Window cadence is configurable via train_window and oos_window (defaults: 730 days train, 183 days OOS). Windows step forward by oos_window so the OOS slices are contiguous — you get continuous coverage for the chained drawdown calculation.

When out_dir is supplied, every window writes its IS and OOS run artefacts under {out_dir}/{train_from}_{oos_to}/{is|oos}/ for later inspection.

End-to-end script: docs/examples/research_walk_forward.py.

Correlation gate¶

from tradedesk.research import correlation_gate, daily_pnl_from_csv

candidate_pnl = daily_pnl_from_csv("trades_candidate.csv")
sleeves = {
    "fx_meanrev": daily_pnl_from_csv("live/fx_meanrev.csv"),
    "dax_breakout": daily_pnl_from_csv("live/dax_breakout.csv"),
}
result = correlation_gate("my_candidate", candidate_pnl, sleeves)
if result.fails_gate:
    raise SystemExit(f"correlation kill: {result.flagged}")

The gate accepts daily PnL as a dict[date, float]. Helpers exist for the three input shapes researchers actually have to hand:

Source	Helper
Reconstructed `RoundTrip` objects from a backtest	`daily_pnl_from_round_trips`
Raw fill-row dicts	`daily_pnl_from_trade_rows`
A trade-log CSV on disk	`daily_pnl_from_csv`

Days where either series is silent are dropped, not zero-filled — silent days carry no information about co-movement and would dilute the correlation. Sleeves with fewer than min_overlap_days (default 20) of shared trading days are reported in skipped_sleeves and excluded from the kill check.
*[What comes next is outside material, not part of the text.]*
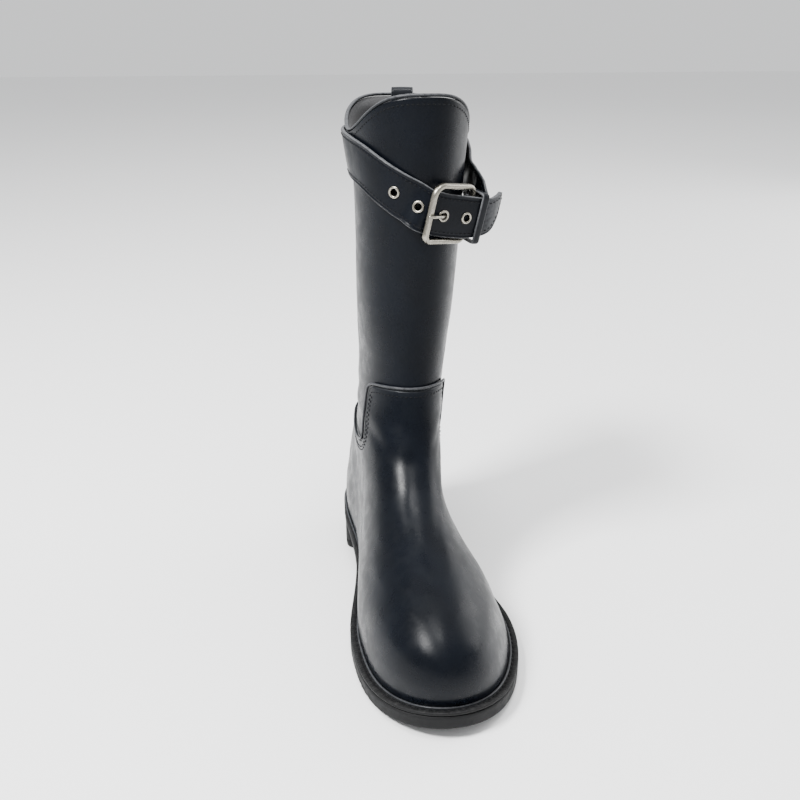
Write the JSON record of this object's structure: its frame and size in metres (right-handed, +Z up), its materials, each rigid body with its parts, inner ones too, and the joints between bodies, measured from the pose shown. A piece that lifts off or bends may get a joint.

End-to-end script: docs/examples/research_correlation_gate.py.

Research pipeline infrastructure¶

Four-stage pipeline¶

The tradedesk.research API tools fit inside a four-stage vetting pipeline. Each stage has explicit pass gates and a hard-kill threshold; candidates that miss any kill gate are filed in the kill-stack (see below) and not retested for the same reason.

Stage	Window	Pass gate (summary)	Hard kill
1. Discovery	2020-01-01 → today	Per-trade Sharpe ≥ 0.6 AND total Sharpe ≥ 1.0 net of spread; spread absorption < 50%; ≥ 30 round trips	Per-trade Sharpe < 0.5 OR < 20 round trips
2. Validation	Full 8yr 2018–today + walk-forward 2yr train / 6mo OOS	OOS Sharpe degradation < 50% vs IS; no single-year DD > 40% of allocation; avg correlation vs LIVE sleeves < 0.4	OOS Sharpe < 0 OR DD > 40% in any year OR correlation ≥ 0.6 with existing LIVE
3. Live-paper	DEMO ≥ 30 days OR ≥ 10 round trips	LIVE-vs-backtest fill PnL within ±2σ of expected	Fill PnL < −2σ OR systematic execution shortfall
4. LIVE	6-mo rolling	6-mo Sharpe ≥ 0; trailing MaxDD within sleeve allocation	6-mo Sharpe < 0 OR MaxDD breach

Stages 1 and 2 consume backtest configs (see templates below). Stages 3 and 4 run against the broker.

Backtest config templates¶

Stage-gated YAML templates for Stages 1 and 2 are maintained privately (outside this public repo) in ig_trader/configs/:

discovery.template.yaml — Stage 1 discovery run
validation.template.yaml — Stage 2 validation run with walk-forward

Usage:

Copy the appropriate template to configs/<archetype>_<stage>.yaml in the runner repo (ig_trader/configs/).
Fill in every field marked # REQUIRED under the research: block before any data is touched. This is the pre-registration: it locks the hypothesis and pass gates before results are visible.
Fill in portfolio: and strategies: per the runner's existing schema.
Run the backtest. Record measured values in the measured: block.
If pass gates are met, copy the next template. If a kill gate fires, file a kill memo in the private kill-stack (see below).

The research: block is additive; runners that do not recognise it can ignore it. A separate linter can validate the block independently.

Kill-stack¶

Archetypes that have been killed at any stage are recorded as Markdown memos in the private ig_trader repo (under research/killstack/). Strategy results and pass/fail figures must never be committed to this public repo (see RAD-1022). Each memo captures:

the archetype and resolution at which it died
the exact kill reason (Sharpe, spread absorption, OOS degradation, or correlation) with measured values
any specific conditions that would permit a future revival

When to file: immediately after a kill gate fires. One memo per killed archetype × resolution. If the same archetype is later revived and re-killed under different conditions, append a new "Re-test" section rather than starting a fresh file.

Quarterly review: re-read the kill-stack with current spread and regime data. Candidates killed under stale conditions (data bug, pre-fix spread model, narrow universe) are tagged with a ## Revival check (YYYY-MM-DD) section for the next discovery run.